The idea of one-parameter scaling is that the properties of the system on scale $2L$ are determined by the effective level of disorder at scale $L$, and that the dimensionless conductance $g$ is a sufficient measure of this disorder: two types of microscopic disorder that give rise to the same conductance $g$ at a large scale $L$ then are predicted to give the same conductance at all larger length scales. This is still an assumption that needs to be tested, but one-dimensional calculations support this picture. It is also possible to justify some of the above using perturbation theory in the disorder strength, which is known as "weak localization" theory.
Returning to our above guesses for the asymptotic form of $\beta$, we now have
deep in the diffusive regime (high conductance, $g \gg 1$, $\log g > 0$)
$$\begin{equation}
\beta(g) = {d \log g \over d \log L} = (d-2).
\end{equation}$$
Deep in the localized regime (low conductance, $g \ll 1$, $\log g < 0$), we have
$$\begin{equation}
\beta(g) = {d \log g \over d \log L} = (- L / \xi) \approx \log g,
\end{equation}$$
which is negative in any dimension.
The point of one-parameter scaling is that now we can make a plot of $\beta(g)$ vs. $\log g$ and argue based on continuity that $d=1$ and $d=2$ are very different from $d=3$. If there were more dimensions to the plot, as occurs in a strong magnetic field, then the situation would be more complicated.
In $d=1$ and $d=2$, the simplest continuity assumption is that $\beta(g)$ is always negative for finite g, since it is negative at $g = 0^+$ and zero or negative at $g=\infty$.
In $d=3$, we have a more complicated situation because $\beta(g)$ must have a zero. Above this critical point, the flow is to the diffusive regime; below this critical point, the flow is to a localized regime. This picture corresponds roughly to our intuitive idea of a "mobility edge" separating extended and localized states in three dimensions.
A brief aside on why quenched disorder is hard: the impurity problems discussed here involve both a quantum-mechanical average and a disorder average, and the disorder average is not over a thermal distribution.
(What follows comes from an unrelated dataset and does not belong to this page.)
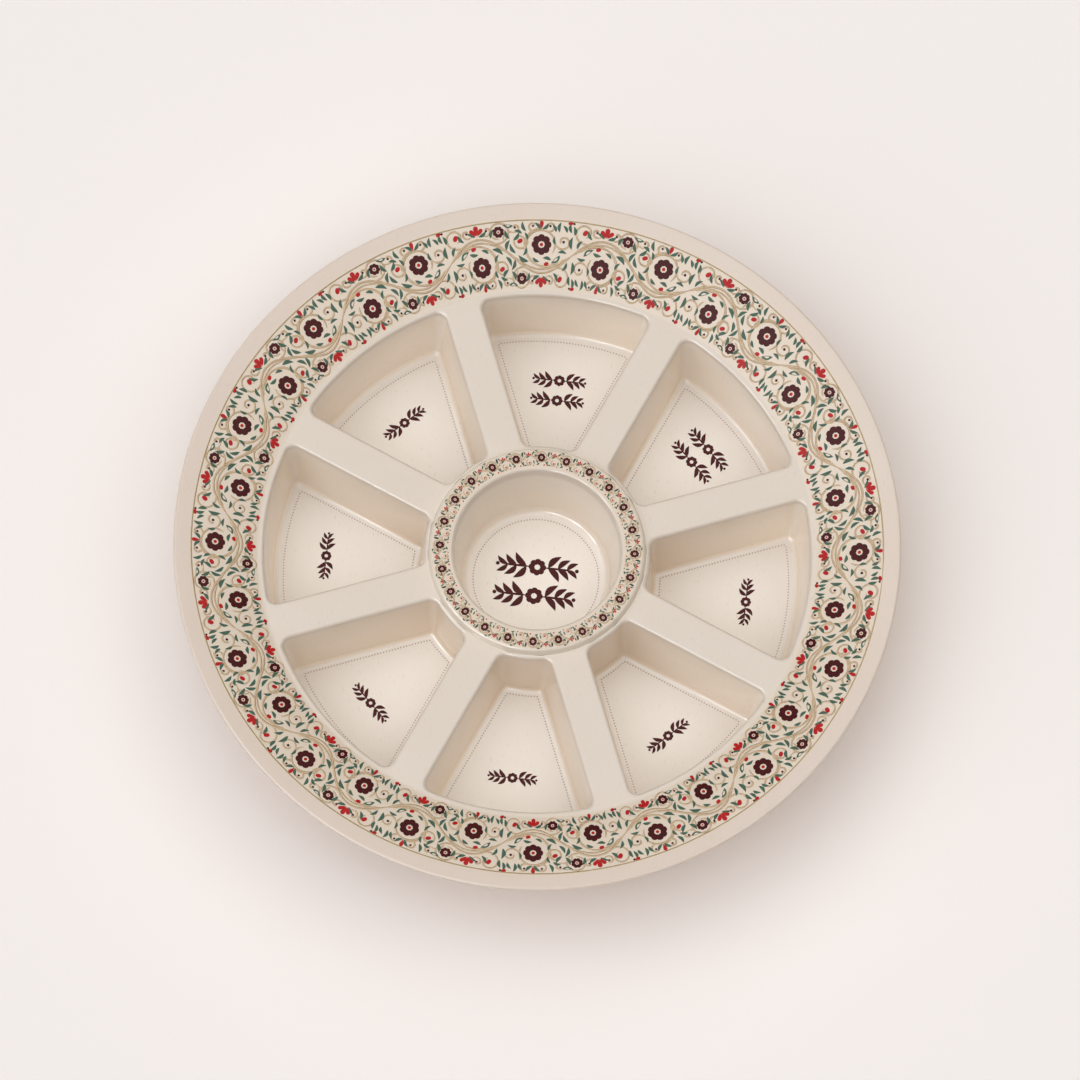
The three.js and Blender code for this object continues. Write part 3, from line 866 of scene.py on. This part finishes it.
# Colours as a screen shows them, 0 to 255
CREAM = (225, 211, 196)
RING_GROUND = (226, 207, 186)
# Painted light: the ring's shoulder is painted lighter than the deck, to take away the shade on its
# steep slope
SHOULDER_PAINTED_LIGHT = (236, 222, 205)
RIM_GROUND = (230, 212, 192)
LIP = (226, 208, 193)
FLECK = (205, 188, 165)
INKS = {"gold": (220, 190, 153), "line": (205, 178, 136), "green": (75, 104, 87),
        "red": (188, 31, 31), "maroon": (73, 13, 14)}
DOT_INK = (180, 155, 148)
BACKGROUND = (243, 237, 233)

# The upper face from its middle out: distance from the axis, and the colour there
FACE_COLOURS = (
    (CENTRE_OPENING_RADIUS, CREAM),
    (CENTRE_OPENING_RADIUS + 2, RING_GROUND),
    (RING_OUTER - 1, RING_GROUND),
    # painted light on the ring's shoulder
    (RING_OUTER - 0.2, SHOULDER_PAINTED_LIGHT),
    (RING_FOOT, SHOULDER_PAINTED_LIGHT),
    (RING_FOOT + 0.6, CREAM),
    (rim_start - 1, CREAM),
    (rim_start + 1, RIM_GROUND),
    (BAND_LINE_RADIUS, RIM_GROUND),
    (BAND_LINE_RADIUS + 0.5, LIP),
)
# Painted light on the walls and floors of the wells, in the same way, from the round well out: both
# are painted lighter than the deck, to make up for the shade that falls in the wells
WALL_PAINTED_LIGHT = (
    (CENTRE_OPENING_RADIUS, (240, 227, 211)),
    (OPENING_INNER, (231, 213, 192)),
    (OPENING_OUTER, (247, 234, 218)),
)
# Painted light on the floors: lightest at the wells' inner ends, to offset the shade the ring and
# inner walls cast there
FLOOR_PAINTED_LIGHT = (
    (CENTRE_OPENING_RADIUS, (244, 235, 225)),
    (OPENING_INNER, (245, 238, 229)),
    (OPENING_OUTER, (231, 222, 212)),
)
# Heights below which those colours are full and above which they are gone
WALL_LEVELS = (deck_top - 4, deck_top - 1)
FLOOR_LEVELS = (FLOOR_TOP + 0.1, FLOOR_TOP + 1)

# Noises: scale, detail, and the part of the noise over which its effect sets in
CLOUDS = (28, 4, 0.35, 0.7)
FIBRES = (900, 3, 0.62, 0.72)
SMEARS = (60, 3, 0.3, 0.75)
INK_COVER = (700, 3, 0.35, 0.75)
INK_SMEARS = (90, 2, 0.3, 0.7)
CLOUD_TINT = (0.985, 0.975, 0.96, 1) # what the clouds leave of red, green and blue
FIBRE_GRAIN = (1, 0.35, 1) # fibres lie along Y
FIBRE_STRENGTH = 0.3
PITTING_SCALE = 220
PITTING_DETAIL = 2
PITTING_STRENGTH = 0.04
PITTING_DEPTH = 0.0004

GLAZE_ROUGHNESS = (0.17, 0.24) # from the least to the most smeared
RIM_SATIN = 0.17 # how much rougher the printed rim is than the deck and the wells
MELAMINE_IOR = 1.56
INK_ROUGHNESS = (0.36, 0.45)
INK_GLOSS = 0.2
INK_AT_THICKEST = 0.8 # how much of an ink's lightness is left where it lies thickest


def linear(colour):
    """A screen colour as the light that a shader takes, by the sRGB curve."""
    shares = [value / 255 for value in colour]
    return (*((share / 12.92 if share <= 0.04045 else ((share + 0.055) / 1.055) ** 2.4)
              for share in shares), 1)


def grey(value):
    return (value, value, value, 1)


def new_material(name):
    material = bpy.data.materials.new(name)
    material.use_nodes = True
    nodes = material.node_tree.nodes
    return material, nodes, material.node_tree.links, nodes["Principled BSDF"]


def noise(nodes, links, scale, detail, grain=(1, 1, 1)):
    """Noise on object coordinates. A grain below 1 along an axis draws it out that way."""
    place = nodes.new("ShaderNodeTexCoord")
    mapping = nodes.new("ShaderNodeMapping")
    mapping.inputs["Scale"].default_value = grain
    texture = nodes.new("ShaderNodeTexNoise")
    texture.inputs["Scale"].default_value = scale
    texture.inputs["Detail"].default_value = detail
    links.new(place.outputs["Object"], mapping.inputs["Vector"])
    links.new(mapping.outputs["Vector"], texture.inputs["Vector"])
    return texture.outputs["Fac"]


def ramp(nodes, links, factor, stops):
    """A colour ramp through stops of position and colour."""
    node = nodes.new("ShaderNodeValToRGB")
    elements = node.color_ramp.elements
    while len(elements) < len(stops):
        elements.new(0.5)
    for element, (position, colour) in zip(elements, stops):
        element.position = position
        element.color = colour
    links.new(factor, node.inputs["Fac"])
    return node.outputs["Color"]


def mixed(nodes, links, factor, first, second, blend="MIX"):
    """Two colours mixed by a factor. Each may be a socket or a fixed value."""
    node = nodes.new("ShaderNodeMix")
    node.data_type = "RGBA"
    node.blend_type = blend
    inputs = (node.inputs[0], node.inputs[6], node.inputs[7])
    for socket, value in zip(inputs, (factor, first, second)):
        if isinstance(value, bpy.types.NodeSocket):
            links.new(value, socket)
        else:
            socket.default_value = value
    return node.outputs[2]


def uneven(nodes, links, numbers, low, high, grain=(1, 1, 1)):
    """A value that varies from low to high in the way of one of the noises above."""
    scale, detail, first, last = numbers
    return ramp(nodes, links, noise(nodes, links, scale, detail, grain),
                [(first, grey(low)), (last, grey(high))])


def from_axis(nodes, links):
    """Distance from the plate's axis, as a share of the plate's radius."""
    place = nodes.new("ShaderNodeTexCoord")
    flat = nodes.new("ShaderNodeVectorMath")
    flat.operation = "MULTIPLY"
    flat.inputs[1].default_value = (1, 1, 0)
    distance = nodes.new("ShaderNodeVectorMath")
    distance.operation = "LENGTH"
    share = nodes.new("ShaderNodeMath")
    share.operation = "DIVIDE"
    share.inputs[1].default_value = PLATE_RADIUS * MM
    links.new(place.outputs["Object"], flat.inputs[0])
    links.new(flat.outputs["Vector"], distance.inputs[0])
    links.new(distance.outputs["Value"], share.inputs[0])
    return share.outputs["Value"]


def above_table(nodes, links):
    """Height above the table, as a share of the deck's height."""
    place = nodes.new("ShaderNodeTexCoord")
    axes = nodes.new("ShaderNodeSeparateXYZ")
    share = nodes.new("ShaderNodeMath")
    share.operation = "DIVIDE"
    share.inputs[1].default_value = deck_top * MM
    links.new(place.outputs["Object"], axes.inputs["Vector"])
    links.new(axes.outputs["Z"], share.inputs[0])
    return share.outputs["Value"]


def colours_outward(nodes, links, distance, colours):
    """Colours that change with the distance from the axis."""
    return ramp(nodes, links, distance,
                [(radius / PLATE_RADIUS, linear(colour)) for radius, colour in colours])


def melamine():
    """Cream bamboo-fibre melamine: faint fibres and clouds under a satin glaze. The grounds of the
    printed foils are a tone apart from the deck; the ring's shoulder, the wells' walls and their
    floors are painted lighter than the deck, as painted light against the shade that falls on them,
    and the printed rim is somewhat rougher."""
    material, nodes, links, shader = new_material("cream_melamine")
    distance = from_axis(nodes, links)
    height = above_table(nodes, links)
    ground = colours_outward(nodes, links, distance, FACE_COLOURS)
    # Painted light: the walls below the deck, and then the floors, take their lighter painted tones
    for colours, (full, none) in ((WALL_PAINTED_LIGHT, WALL_LEVELS), (FLOOR_PAINTED_LIGHT, FLOOR_LEVELS)):
        painted_light_tone = colours_outward(nodes, links, distance, colours)
        cover = ramp(nodes, links, height, [(full / deck_top, grey(1)), (none / deck_top, grey(0))])
        ground = mixed(nodes, links, cover, ground, painted_light_tone)
    clouds = uneven(nodes, links, CLOUDS, 0, 1)
    fibres = uneven(nodes, links, FIBRES, 0, FIBRE_STRENGTH, FIBRE_GRAIN)
    clouded = mixed(nodes, links, clouds, ground, CLOUD_TINT, "MULTIPLY")
    links.new(mixed(nodes, links, fibres, clouded, linear(FLECK)), shader.inputs["Base Color"])
    smears = uneven(nodes, links, SMEARS, *GLAZE_ROUGHNESS)
    satin = ramp(nodes, links, distance, [((rim_start - 1) / PLATE_RADIUS, grey(0)),
                                          ((rim_start + 1) / PLATE_RADIUS, grey(RIM_SATIN))])
    links.new(mixed(nodes, links, 1.0, smears, satin, "ADD"), shader.inputs["Roughness"])
    bump = nodes.new("ShaderNodeBump")
    bump.inputs["Strength"].default_value = PITTING_STRENGTH
    bump.inputs["Distance"].default_value = PITTING_DEPTH
    links.new(noise(nodes, links, PITTING_SCALE, PITTING_DETAIL), bump.inputs["Height"])
    links.new(bump.outputs["Normal"], shader.inputs["Normal"])
    shader.inputs["IOR"].default_value = MELAMINE_IOR
    return material


def printing_ink(name, colour):
    """Printed ink under the glaze, with the uneven cover of a transfer print."""
    material, nodes, links, shader = new_material(name)
    cover = uneven(nodes, links, INK_COVER, 1, INK_AT_THICKEST)
    covered = mixed(nodes, links, 1.0, linear(colour), cover, "MULTIPLY")
    links.new(covered, shader.inputs["Base Color"])
    smears = uneven(nodes, links, INK_SMEARS, *INK_ROUGHNESS)
    links.new(smears, shader.inputs["Roughness"])
    shader.inputs["Specular IOR Level"].default_value = INK_GLOSS
    return material


def finish_piece(piece, material, slot, *cad_nodes):
    """Gives a piece its material, ties it to the plate and hides the frame's parts that it stands
    for. The slot is not used.
    """
    piece.data.materials.clear()
    piece.data.materials.append(material)
    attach(piece, "root")
    if cad_nodes:
        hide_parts(*cad_nodes)


# Studio

COOL_LIGHT = (0.895, 0.938, 1)
WARM_LIGHT = (1, 0.985, 0.955)
LIGHT_COLOUR = (0.97, 0.985, 1)

# Each sun: colour, strength, softness, tilt from straight above, and the direction it comes from,
# counterclockwise from the back, in degrees
SUNS = {
    "key_light": (COOL_LIGHT, 1.72, 82, 36, 128),
    "back_light": (WARM_LIGHT, 0.48, 50, 35, 0),
    "right_light": (WARM_LIGHT, 0.46, 50, 35, 270),
    "overhead_light": (WARM_LIGHT, 0.74, 90, 0, 0),
}
# Narrow lamps in a row at the front left, seen only as highlights on rounded edges and fillets
EDGE_SUNS = {
    "edge_light_front": (LIGHT_COLOUR, 0.85, 16, 56, 165),
    "edge_light_middle": (LIGHT_COLOUR, 1.15, 16, 56, 140),
    "edge_light_left": (LIGHT_COLOUR, 0.9, 16, 56, 115),
}
SUN_HEIGHT = 3 # metres above the plate, where the lamps are drawn
WORLD_STRENGTH = 0.05
STUDIO_FLOOR = (251, 243, 238)
STUDIO_FLOOR_SIZE = 80 # metres
STUDIO_FLOOR_DROP = 0.0003


def make_sun(name, colour, strength, softness, tilt, turn, spread=True):
    """A sun of some softness. Without spread it only shows in the gloss of surfaces."""
    bpy.ops.object.light_add(type="SUN", location=(0, 0, SUN_HEIGHT), rotation=(0, 0, 0))
    sun = bpy.context.object
    sun.name = name
    sun.visible_diffuse = spread
    sun.data.energy = strength
    sun.data.color = colour
    sun.data.angle = math.radians(softness)
    sun.rotation_euler = (Matrix.Rotation(math.radians(turn), 3, "Z")
                          @ Matrix.Rotation(math.radians(-tilt), 3, "X")).to_euler()


def make_world():
    """An even pale room, which the camera sees as the plain background."""
    world = bpy.data.worlds.new("studio")
    bpy.context.scene.world = world
    world.use_nodes = True
    nodes, links = world.node_tree.nodes, world.node_tree.links
    room = nodes["Background"]
    room.inputs["Color"].default_value = (*LIGHT_COLOUR, 1)
    room.inputs["Strength"].default_value = WORLD_STRENGTH
    seen = nodes.new("ShaderNodeBackground")
    seen.inputs["Color"].default_value = linear(BACKGROUND)
    rays = nodes.new("ShaderNodeLightPath")
    choice = nodes.new("ShaderNodeMixShader")
    links.new(rays.outputs["Is Camera Ray"], choice.inputs["Fac"])
    links.new(room.outputs["Background"], choice.inputs[1])
    links.new(seen.outputs["Background"], choice.inputs[2])
    links.new(choice.outputs["Shader"], nodes["World Output"].inputs["Surface"])


def make_floor():
    """A pale matt floor, just under the plate's feet."""
    bpy.ops.mesh.primitive_plane_add(size=STUDIO_FLOOR_SIZE, location=(0, 0, -STUDIO_FLOOR_DROP))
    floor = bpy.context.object
    floor.name = "floor"
    material, *_, shader = new_material("pale_floor")
    shader.inputs["Base Color"].default_value = linear(STUDIO_FLOOR)
    shader.inputs["Roughness"].default_value = 1
    shader.inputs["Specular IOR Level"].default_value = 0
    floor.data.materials.append(material)


bpy.context.scene.view_settings.view_transform = "Standard"
make_camera()
make_world()
make_floor()
for name, sun in SUNS.items():
    make_sun(name, *sun)
for name, sun in EDGE_SUNS.items():
    make_sun(name, *sun, spread=False)

finish_piece(make_dish(), melamine(), "dish", "plate_body")

# The gold lines of a border stand for its foil, and so does the dotted line of a well
motifs = make_motifs()
inks = {name: printing_ink(name + "_ink", colour) for name, colour in INKS.items()}
dot_ink = printing_ink("dot_ink", DOT_INK)
for pieces, node in ((band_pieces(motifs), "rim_band_foil"), (ring_pieces(motifs), "ring_foil")):
    for name, piece in pieces.items():
        to_metres(piece)
        finish_piece(piece, inks[name], "printed_foil", *([node] if name == "gold" else []))
marks = [(*pair, f"well_foil_{well + 1}") for well, pair in enumerate(well_print(motifs))]
marks.append((*centre_print(motifs), "centre_well_foil"))
for line, sprig, node in marks:
    to_metres(line)
    to_metres(sprig)
    finish_piece(line, dot_ink, "printed_foil", node)
    finish_piece(sprig, inks["maroon"], "printed_foil")
for motif in motifs.values():
    bpy.data.objects.remove(motif)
The term "quenched disorder", from metallurgy, is used to describe random nonthermal disorder, while "annealed disorder" refers to disorder that can be understood simply as another thermal variable. Quenched disorder is very difficult to handle from a field-theory point of view essentially because it corresponds to disorder-averaging $\log Z$ rather than $Z$, where $Z$ is the partition function, if for instance one wants to calculate the free energy. That is, what one needs to describe the physical free energy of a disordered system is
$$\begin{equation}
\langle \log Z \rangle \not = \log \langle Z \rangle,
\end{equation}$$
but what is on the right side is much easier to calculate. Put in terms of correlation functions, what we need is
$$\begin{equation}
\langle {T\{\Psi_\alpha(t_1,x_1) \Psi_\beta(t_2,x_2) S \}\over S} \rangle
\not =
{\langle T\{\Psi_\alpha(t_1,x_1) \Psi_\beta(t_2,x_2) S \}\rangle \over \langle S \rangle}\end{equation}$$.
(To convince yourself that these are different, compute $\langle x^2 \rangle / \langle x \rangle$ for some smooth distribution and show that it need not equal $\langle x \rangle$.)
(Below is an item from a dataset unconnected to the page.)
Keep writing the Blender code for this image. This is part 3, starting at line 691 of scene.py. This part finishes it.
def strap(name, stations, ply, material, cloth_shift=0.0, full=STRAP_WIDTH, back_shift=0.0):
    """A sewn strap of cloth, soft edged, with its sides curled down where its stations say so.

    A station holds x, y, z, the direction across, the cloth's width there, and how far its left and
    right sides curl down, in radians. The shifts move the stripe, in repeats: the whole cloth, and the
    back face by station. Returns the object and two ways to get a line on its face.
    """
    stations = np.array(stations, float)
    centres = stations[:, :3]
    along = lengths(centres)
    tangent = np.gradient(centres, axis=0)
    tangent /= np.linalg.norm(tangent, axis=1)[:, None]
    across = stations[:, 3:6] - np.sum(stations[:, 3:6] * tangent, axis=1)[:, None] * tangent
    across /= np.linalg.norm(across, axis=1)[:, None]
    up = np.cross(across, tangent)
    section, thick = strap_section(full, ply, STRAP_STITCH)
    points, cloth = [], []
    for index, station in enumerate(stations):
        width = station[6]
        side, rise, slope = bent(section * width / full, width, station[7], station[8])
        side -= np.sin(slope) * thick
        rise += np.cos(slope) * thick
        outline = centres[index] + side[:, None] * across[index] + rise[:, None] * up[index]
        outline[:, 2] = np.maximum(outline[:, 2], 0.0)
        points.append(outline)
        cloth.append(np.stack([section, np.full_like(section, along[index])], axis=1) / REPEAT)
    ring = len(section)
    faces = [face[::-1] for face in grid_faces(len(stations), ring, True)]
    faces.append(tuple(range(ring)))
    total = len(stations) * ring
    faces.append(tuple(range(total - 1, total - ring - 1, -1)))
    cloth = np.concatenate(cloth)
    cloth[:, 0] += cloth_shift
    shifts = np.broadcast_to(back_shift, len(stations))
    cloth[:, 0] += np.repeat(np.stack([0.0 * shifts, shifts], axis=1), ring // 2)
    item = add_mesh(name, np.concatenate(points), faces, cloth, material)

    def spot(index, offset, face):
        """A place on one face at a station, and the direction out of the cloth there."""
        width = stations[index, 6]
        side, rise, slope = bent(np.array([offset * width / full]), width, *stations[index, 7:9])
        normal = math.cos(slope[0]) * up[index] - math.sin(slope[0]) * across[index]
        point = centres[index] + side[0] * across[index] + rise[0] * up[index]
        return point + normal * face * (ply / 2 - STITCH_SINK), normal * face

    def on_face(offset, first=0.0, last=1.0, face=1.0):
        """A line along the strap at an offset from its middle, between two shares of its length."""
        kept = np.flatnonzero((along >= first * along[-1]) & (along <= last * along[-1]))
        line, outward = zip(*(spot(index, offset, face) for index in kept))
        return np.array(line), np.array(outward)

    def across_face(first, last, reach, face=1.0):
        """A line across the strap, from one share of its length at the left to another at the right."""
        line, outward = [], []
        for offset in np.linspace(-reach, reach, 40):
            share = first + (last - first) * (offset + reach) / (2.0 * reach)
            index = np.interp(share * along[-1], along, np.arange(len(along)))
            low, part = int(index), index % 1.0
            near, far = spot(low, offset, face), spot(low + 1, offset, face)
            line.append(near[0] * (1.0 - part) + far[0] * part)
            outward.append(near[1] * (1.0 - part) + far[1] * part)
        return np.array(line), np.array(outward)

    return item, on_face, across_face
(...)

Many deep theoretical methods have been developed to understand such quenched averages: the most famous are the "replica trick" and supersymmetry methods. The replica trick is very general: simply write
$$\begin{equation}
\log Z = \lim_{n\rightarrow 0} {(Z^n - 1) \over n},
\end{equation}$$
attempt to calculate $Z^n$ for all positive $n$, and analytically continue down to $n=0$. Sometimes this continuation works, and sometimes it runs into deep mathematical issues such as "replica symmetry breaking," which remain a subject of active debate.